The Babylon Bee reports:

In honor of the hundreds of billions of dollars being funneled to support the LGBTQ cause, the dollar sign has officially been added as the newest member of the acronym.

“Money is a critical, critical part of this community,” said trans activist Chesly Chester. “We hope this change reflects just how much we truly value money.”

One trans activist noted:

“There will always be intolerant bigots who are unwilling to hand over their money to the LGTBQ$ community.  Now that we’ve added the dollar sign, to deny us money is to deny our existence. It’s literally genocide. So, yeah – hand over your wallet.”


Another Babylon Bee report noted that it appeared that the Holy Spirit had manifested itself in Philadelphia last week.

Prominent theologians speculated the world may be on the cusp of a new outpouring of the Holy Spirit after President Joe Biden and Senator John Fetterman began speaking in unknown languages and tongues of fire came to rest on them during a joint public appearance.

“This may prove to be a modern-day Pentecost,” said Rev. Brian Ross. “Though we don’t have any reports of anyone in the crowd hearing words spoken in their own language, we are hopeful that the Holy Spirit descended on the event. If it wasn’t the Holy Spirit, then we’re all in serious trouble.”
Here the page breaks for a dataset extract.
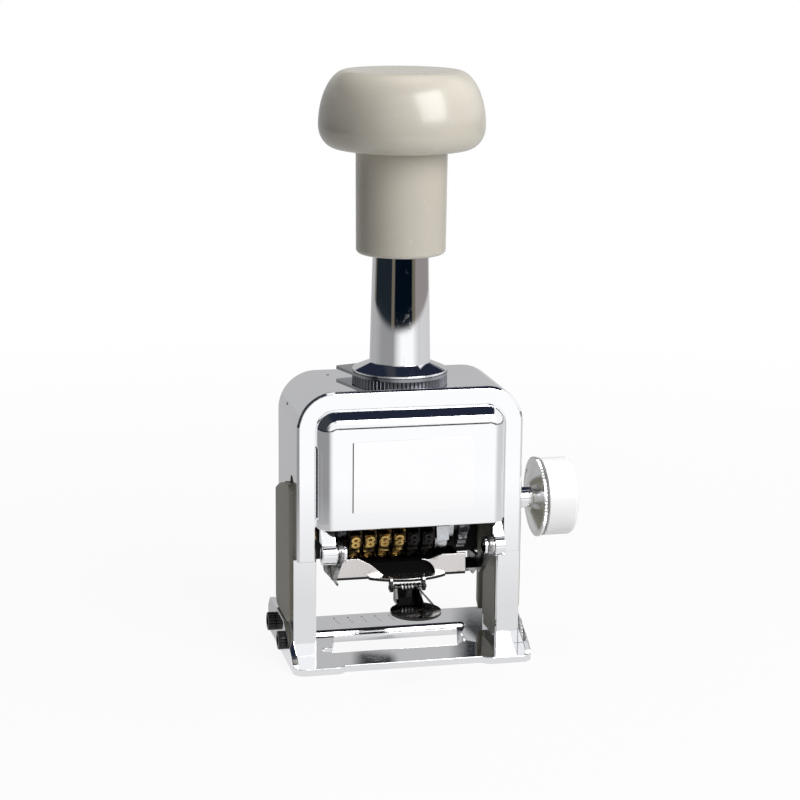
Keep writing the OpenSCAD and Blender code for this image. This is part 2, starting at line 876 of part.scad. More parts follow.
// One type wheel: a drum with ten raised type blocks, and its ratchet
module type_wheel(i) {
    x0 = wheel_x0 + (i - 1) * wheel_pitch - drum_w / 2 - ratchet_w / 2;
    color([0.16, 0.14, 0.12])
        translate([0, -shaft_front, shaft_z])
            difference() {
                union() {
                    along_x(x0, x0 + drum_w) {
                        circle(r = drum_r);
                        for (k = [0 : FIGURES - 1])
                            rotate(k * 360 / FIGURES - 90)
                                translate([drum_r - 1, -block_w / 2])
                                    square([block_r - drum_r + 1, block_w]);
                    }
                    along_x(x0 + drum_w, x0 + drum_w + ratchet_w)
                        polygon(saw_teeth(FIGURES, ratchet_r - 1.4, ratchet_r));
                }
                rod_x(x0 - 1, x0 + wheel_pitch + 1, bore_r, 0, 0);
            }
}

module wheel_1() { type_wheel(1); }
module wheel_2() { type_wheel(2); }
module wheel_3() { type_wheel(3); }
module wheel_4() { type_wheel(4); }
module wheel_5() { type_wheel(5); }
module wheel_6() { type_wheel(6); }

// Steel ratchet that counts the repeats
module repeat_ratchet() {
    color("silver")
        translate([0, -shaft_front, shaft_z])
            difference() {
                union() {
                    along_x(pack_x1 + side_gap, pack_x1 + star_w)
                        polygon(saw_teeth(12, ratchet_r - 0.9, ratchet_r + 0.7));
                    rod_x(pack_x1 + star_w, repeat_x1, ratchet_r - 1.2, 0, 0);
                }
                rod_x(pack_x1 - 1, repeat_x1 + 1, bore_r, 0, 0);
            }
}

// Swinging cheek of the feed, with its arm to the pawl rod
module feed_cheek_outline() {
    difference() {
        union() {
            circle(r = 4.4);
            bar([0, 0], [pawl_pin_y, pawl_pin_z], 2.3);
        }
        circle(r = bore_r);
        translate([pawl_pin_y, pawl_pin_z]) circle(r = pawl_pin_r);
    }
}

// Two swinging cheeks; the right one carries a toothed sector
module feed_cheeks() {
    color("silver")
        translate([0, -shaft_front, shaft_z]) {
            along_x(feed_left_x, feed_left_x + feed_t) feed_cheek_outline();
            along_x(feed_right_x, feed_right_x + feed_t) feed_cheek_outline();
            along_x(sector_x, sector_x + sector_w)
                difference() {
                    union() {
                        circle(r = 4.4);
                        for (a = [150 : 15 : 240])
                            rotate(a) polygon([[3, -1], [7, -1.1], [8, -0.35], [8, 0.35], [7, 1.1], [3, 1]]);
                    }
                    circle(r = bore_r);
                }
        }
}

module pawl_rod() {
    color("lightsteelblue")
        rod_x(feed_left_x - 0.1, feed_right_x + feed_t + 0.1, pawl_pin_r,
              pawl_pin_y - shaft_front, shaft_z + pawl_pin_z);
}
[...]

It was noted that no one could actually understand what was being said.  One observer noted that President Biden was definitely speaking in a language not of this world.


The Babylon Bee reports:

The nation should be grateful that PDJT was storing government secrets at Mar-a-Lago.  Doing so has prevented them from being obtained through cyberattack.  PDJT is currently considering the purchase of several Corvettes in order to more securely handle such information.